[Data extract]:

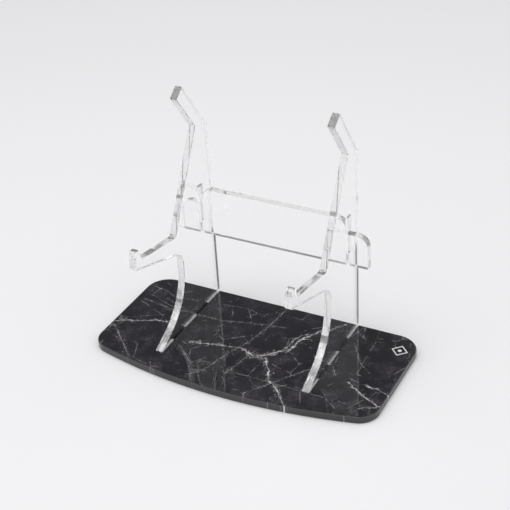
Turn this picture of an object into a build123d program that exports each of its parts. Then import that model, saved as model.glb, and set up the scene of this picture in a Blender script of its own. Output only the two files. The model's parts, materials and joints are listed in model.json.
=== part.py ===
from build123d import *
import math
import os

# Slot-together stand: a bow-fronted stone-look base, a pair of clear side plates
# that stand in its slots, and a clear cross panel that locks the plates together.
# Millimetres. +X runs along the base, +Y to its straight back edge, +Z up.
# The origin is under the middle of the base.

# Sheet stock and fits
sheet = 5.0  # thickness of the side plates and of the cross panel
base_thickness = 5.0
slot_clearance = 0.3  # extra width of every slot and notch over the sheet that it holds
tab_clearance = 0.3  # extra length of a base slot over its tab
tab_recess = 0.2  # how far a tab's end stays above the underside of the base
body_clearance = 0.2  # gap between each end of the panel's body and the plate beside it
edge_break = 0.25  # chamfer that polishing leaves on the cut edges of the clear sheets
base_break = 0.5  # chamfer around the top and the underside of the base

# Base plate
base_length = 206.0
base_side_depth = 88.0  # straight part, from the back edge to the bowed front
front_bow = 14.0  # how far the front edge swells out at its middle
rear_corner_radius = 16.0
front_corner_radius = 14.0

# Side plates, seen from the side. Depths run forward from a plate's back edge, and
# heights run up from the top of the base.
plate_spacing = 108.0  # between the middles of the two plates
rear_setback = 0.5  # from the back edge of the base to the back edge of a plate
kink_height = 133.5  # where the straight back edge turns forward into the prong
prong_length = 45.8
prong_width = 10.0
prong_lean = 35.3  # degrees forward of upright
throat_rise = 4.5  # from the kink up to the inner corner between the prong and the back rest
rest_lean = 28.4  # degrees that the back rest leans back
arm_root_height = 73.2  # inner corner between the back rest and the arm
arm_reach = 42.1  # along the top of the arm, from the back rest to the lip
arm_rise = 10.0  # degrees that the top of the arm climbs towards the lip
lip_height = 8.1
lip_top_width = 4.0
front_height = 12.6  # front face of the arm, from the top of the lip down to the nose
front_lean = 9.9  # degrees that the front face leans back
underside_height = 57.3  # where the arm's underside would meet the leg
leg_depth = 44.3  # upper part of the leg
leg_sweep_radius = 41.0  # the curve that carries the leg forward to its toe
toe_angle = 26.0  # degrees between the toe's upper edge and the base
foot_depth = 82.7
toe_radius = 0.6  # smaller where the toe's upper edge is too short for it
round_share = 0.9  # most of that edge that the round may take up
root_radius = 3.0
armpit_radius = 9.0
lip_radius = 1.5
corner_radius = 0.8

# Tabs under each side plate
tab_width = 16.0
tab_pitch = 32.0
rear_tab_depth = 24.5  # middle of the rear tab

# Cross panel. Heights run up from the top of the base.
panel_depth = 14.0  # middle of the panel, forward of the plates' back edge
end_reach = 13.5  # how far each end of the panel stands out past its plate
panel_bottom = 58.0
end_height = 23.5  # the panel's ends, which pass through the plates
body_rise = 11.0  # how far the panel between the plates rises above its ends
notch_depth = 9.5
panel_corner_radius = 8.0
lift_clearance = 2.5  # spare height in a plate's slot as the panel is dropped in

# Derived places
base_depth = base_side_depth + front_bow
back_y = base_depth / 2
plate_back_y = back_y - rear_setback
plate_bottom_z = base_thickness
panel_y = plate_back_y - panel_depth
panel_bottom_z = plate_bottom_z + panel_bottom
seat_z = panel_bottom_z + notch_depth  # the panel hangs on the plates here
panel_length = plate_spacing + sheet + 2 * end_reach
slot_height = end_height + lift_clearance
body_height = end_height + body_rise
tab_depths = (rear_tab_depth, rear_tab_depth + tab_pitch)
plate_places = (-plate_spacing / 2, plate_spacing / 2)


def lean(degrees_forward):
    """Unit direction in the side view, leaning forward of upright."""
    angle = math.radians(degrees_forward)
    return Vector(-math.sin(angle), math.cos(angle))


def side_point(depth, height):
    """Point of the side view from its depth and height on a plate."""
    return Vector(plate_back_y - depth, plate_bottom_z + height)


# Corners of the side plate, from the heel up the back and down the front
heel = side_point(0, 0)
kink = side_point(0, kink_height)
prong_back = kink + lean(prong_lean) * prong_length
prong_front = prong_back + lean(prong_lean + 90) * prong_width
throat_height = kink_height + throat_rise
throat_drop = prong_front.Y - plate_bottom_z - throat_height
throat = prong_front - lean(prong_lean) * (throat_drop / math.cos(math.radians(prong_lean)))
rest_drop = throat_height - arm_root_height
arm_root = throat - lean(-rest_lean) * (rest_drop / math.cos(math.radians(rest_lean)))
lip_root = arm_root + lean(90 - arm_rise) * arm_reach
lip_back = lip_root + lean(arm_rise) * lip_height
lip_front = lip_back - Vector(lip_top_width, 0)
nose = lip_front - lean(-front_lean) * front_height
armpit = side_point(leg_depth, underside_height)
toe = side_point(foot_depth, 0)

# The leg's curve starts straight down and ends along the toe's upper edge.
sweep_turn = 90 - toe_angle
sweep_depth = leg_depth + leg_sweep_radius * (1 - math.cos(math.radians(sweep_turn)))
sweep_end_height = (foot_depth - sweep_depth) * math.tan(math.radians(toe_angle))
sweep_start_height = sweep_end_height + leg_sweep_radius * math.sin(math.radians(sweep_turn))
sweep_start = side_point(leg_depth, sweep_start_height)
sweep_end = side_point(sweep_depth, sweep_end_height)
toe_edge = (foot_depth - sweep_depth) / math.cos(math.radians(toe_angle))
toe_limit = round_share * toe_edge * math.tan(math.radians(toe_angle / 2))

os.makedirs("parts", exist_ok=True)


# Base plate: straight back and sides, bowed front, two slots for each side plate
with BuildPart() as base_plate:
    with BuildSketch(Plane.XY) as base_outline:
        with BuildLine() as base_edge:
            half_length = base_length / 2
            side_front_y = back_y - base_side_depth
            left_side = Line((-half_length, side_front_y), (-half_length, back_y))
            back_edge = Line(left_side @ 1, (half_length, back_y))
            right_side = Line(back_edge @ 1, (half_length, side_front_y))
            ThreePointArc(right_side @ 1, (0, side_front_y - front_bow), left_side @ 0)
        make_face()
        fillet(base_outline.vertices().group_by(Axis.Y)[-1], rear_corner_radius)
        fillet(base_outline.vertices().group_by(Axis.Y)[0], front_corner_radius)
    extrude(amount=base_thickness)
    rims = base_plate.edges().group_by(Axis.Z)
    chamfer(rims[0] + rims[-1], base_break)
    for plate_x in plate_places:
        for tab_depth in tab_depths:
            with BuildSketch(Plane.XY) as base_slot:
                with Locations((plate_x, plate_back_y - tab_depth)):
                    Rectangle(sheet + slot_clearance, tab_width + tab_clearance)
            extrude(amount=base_thickness, mode=Mode.SUBTRACT)
base_plate.part.label = "base_plate"
export_step(base_plate.part, "parts/base_plate.step")


# Side plates: prong, back rest, arm with its lip, and a leg that sweeps to a toe
for side, plate_x in zip(("left", "right"), plate_places):
    with BuildPart() as side_plate:
        with BuildSketch(Plane.YZ.offset(plate_x)) as plate_outline:
            with BuildLine() as plate_edge:
                Polyline(heel, kink, prong_back, prong_front, throat, arm_root, lip_root,
                         lip_back, lip_front, nose, armpit, sweep_start)
                JernArc(sweep_start, (0, -1), leg_sweep_radius, -sweep_turn)
                Polyline(sweep_end, toe, heel)
            make_face()
            for corner, radius in (
                (arm_root, root_radius),
                (armpit, armpit_radius),
                (lip_front, lip_radius),
                (nose, lip_radius),
                (lip_back, corner_radius),
                (lip_root, corner_radius),
                (prong_back, corner_radius),
                (prong_front, corner_radius),
                (toe, min(toe_radius, toe_limit)),
            ):
                fillet(plate_outline.vertices().sort_by_distance(corner)[0], radius)
        extrude(amount=sheet / 2, both=True)
        rims = side_plate.edges().filter_by(lambda edge: edge.bounding_box().size.X < edge_break)
        chamfer(rims, edge_break)
        with BuildSketch(Plane.YZ.offset(plate_x)) as plate_tabs:
            tab_height = base_thickness - tab_recess
            for tab_depth in tab_depths:
                with Locations((plate_back_y - tab_depth, plate_bottom_z - tab_height / 2)):
                    Rectangle(tab_width, tab_height)
                with Locations((plate_back_y - tab_depth, plate_bottom_z + edge_break)):
                    Rectangle(tab_width, 2 * edge_break)
        extrude(amount=sheet / 2, both=True)
        with BuildSketch(Plane.YZ.offset(plate_x)) as panel_slot:
            with Locations((panel_y, seat_z + slot_height / 2)):
                Rectangle(sheet + slot_clearance, slot_height)
        extrude(amount=sheet, both=True, mode=Mode.SUBTRACT)
    side_plate.part.label = f"side_plate_{side}"
    export_step(side_plate.part, f"parts/side_plate_{side}.step")


# Cross panel: a taller body between the plates and lower ends that pass through
# them, with a notch under each end that straddles the plate
with BuildPart() as cross_panel:
    with BuildSketch(Plane.XZ.offset(-panel_y)) as panel_outline:
        body_length = plate_spacing - sheet - 2 * body_clearance
        with Locations((0, panel_bottom_z)):
            Rectangle(panel_length, end_height, align=(Align.CENTER, Align.MIN))
            Rectangle(body_length, body_height, align=(Align.CENTER, Align.MIN))
        body_corners = panel_outline.vertices().group_by(Axis.Y)[-1]
        end_corners = panel_outline.vertices().group_by(Axis.X)[0].sort_by(Axis.Y)[-1:]
        end_corners += panel_outline.vertices().group_by(Axis.X)[-1].sort_by(Axis.Y)[-1:]
        fillet(body_corners + end_corners, panel_corner_radius)
    extrude(amount=sheet / 2, both=True)
    rims = cross_panel.edges().filter_by(lambda edge: edge.bounding_box().size.Y < edge_break)
    chamfer(rims, edge_break)
    with BuildSketch(Plane.XZ.offset(-panel_y)) as plate_notches:
        with Locations(*((plate_x, panel_bottom_z) for plate_x in plate_places)):
            Rectangle(sheet + slot_clearance, 2 * notch_depth)
    extrude(amount=sheet, both=True, mode=Mode.SUBTRACT)
cross_panel.part.label = "cross_panel"
export_step(cross_panel.part, "parts/cross_panel.step")
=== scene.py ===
import json
import math

import bpy
from bpy.props import FloatProperty, FloatVectorProperty, IntProperty, PointerProperty
from mathutils import Matrix, Vector

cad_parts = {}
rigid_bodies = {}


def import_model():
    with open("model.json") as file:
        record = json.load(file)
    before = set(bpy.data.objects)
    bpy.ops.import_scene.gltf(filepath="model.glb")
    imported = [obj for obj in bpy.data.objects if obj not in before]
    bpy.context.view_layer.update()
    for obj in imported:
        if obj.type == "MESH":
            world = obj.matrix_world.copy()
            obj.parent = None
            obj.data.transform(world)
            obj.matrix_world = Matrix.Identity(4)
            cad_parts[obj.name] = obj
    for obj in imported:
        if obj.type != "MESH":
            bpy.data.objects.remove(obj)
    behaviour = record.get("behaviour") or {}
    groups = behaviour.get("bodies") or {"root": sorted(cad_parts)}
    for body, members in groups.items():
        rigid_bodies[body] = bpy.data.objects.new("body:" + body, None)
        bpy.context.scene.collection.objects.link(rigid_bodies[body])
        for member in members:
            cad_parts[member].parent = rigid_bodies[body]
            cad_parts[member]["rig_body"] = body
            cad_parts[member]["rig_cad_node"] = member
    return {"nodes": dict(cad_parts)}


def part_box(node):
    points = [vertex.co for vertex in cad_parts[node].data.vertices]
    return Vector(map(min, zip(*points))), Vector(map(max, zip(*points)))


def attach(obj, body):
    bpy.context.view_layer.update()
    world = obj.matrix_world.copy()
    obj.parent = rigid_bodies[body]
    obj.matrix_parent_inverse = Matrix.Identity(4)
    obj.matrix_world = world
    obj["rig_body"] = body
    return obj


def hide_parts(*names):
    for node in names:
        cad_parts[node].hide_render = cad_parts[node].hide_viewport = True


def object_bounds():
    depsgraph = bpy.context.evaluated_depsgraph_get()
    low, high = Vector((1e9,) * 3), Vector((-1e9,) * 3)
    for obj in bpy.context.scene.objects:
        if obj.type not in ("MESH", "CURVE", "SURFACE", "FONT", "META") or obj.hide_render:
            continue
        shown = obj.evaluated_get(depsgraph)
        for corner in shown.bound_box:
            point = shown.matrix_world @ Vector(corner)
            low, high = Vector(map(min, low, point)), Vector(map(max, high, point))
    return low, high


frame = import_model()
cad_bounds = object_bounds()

bl_info = {
    "name": "Razor Stand",
    "version": (1, 0, 0),
    "blender": (4, 5, 0),
    "location": "3D View > Sidebar > Razor Stand",
    "description": "Finishes a clear slot-together razor stand on its black marble base",
    "category": "Object",
}

# Places taken from the frame, in metres
base_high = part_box("base_plate")[1]
stand_low, stand_high = cad_bounds

# How a node's mesh is merged, how its rounds are smoothed, and how squarely a face looks
# through the sheet (a cosine) to count as one of the sheet's two flat faces
weld_distance = 0.000001
flat_angle = math.radians(0.2)
smooth_angle = math.radians(30)
flat_face_cosine = 0.9

side_plates = (("side_plate_left", "clear_side_left"), ("side_plate_right", "clear_side_right"))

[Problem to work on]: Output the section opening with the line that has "rims = cross_panel.edges().filter_by(lambda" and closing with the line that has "cad_parts[obj.name] = obj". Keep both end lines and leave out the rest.

[Response to this task]:
    rims = cross_panel.edges().filter_by(lambda edge: edge.bounding_box().size.Y < edge_break)
    chamfer(rims, edge_break)
    with BuildSketch(Plane.XZ.offset(-panel_y)) as plate_notches:
        with Locations(*((plate_x, panel_bottom_z) for plate_x in plate_places)):
            Rectangle(sheet + slot_clearance, 2 * notch_depth)
    extrude(amount=sheet, both=True, mode=Mode.SUBTRACT)
cross_panel.part.label = "cross_panel"
export_step(cross_panel.part, "parts/cross_panel.step")
=== scene.py ===
import json
import math

import bpy
from bpy.props import FloatProperty, FloatVectorProperty, IntProperty, PointerProperty
from mathutils import Matrix, Vector

cad_parts = {}
rigid_bodies = {}


def import_model():
    with open("model.json") as file:
        record = json.load(file)
    before = set(bpy.data.objects)
    bpy.ops.import_scene.gltf(filepath="model.glb")
    imported = [obj for obj in bpy.data.objects if obj not in before]
    bpy.context.view_layer.update()
    for obj in imported:
        if obj.type == "MESH":
            world = obj.matrix_world.copy()
            obj.parent = None
            obj.data.transform(world)
            obj.matrix_world = Matrix.Identity(4)
            cad_parts[obj.name] = obj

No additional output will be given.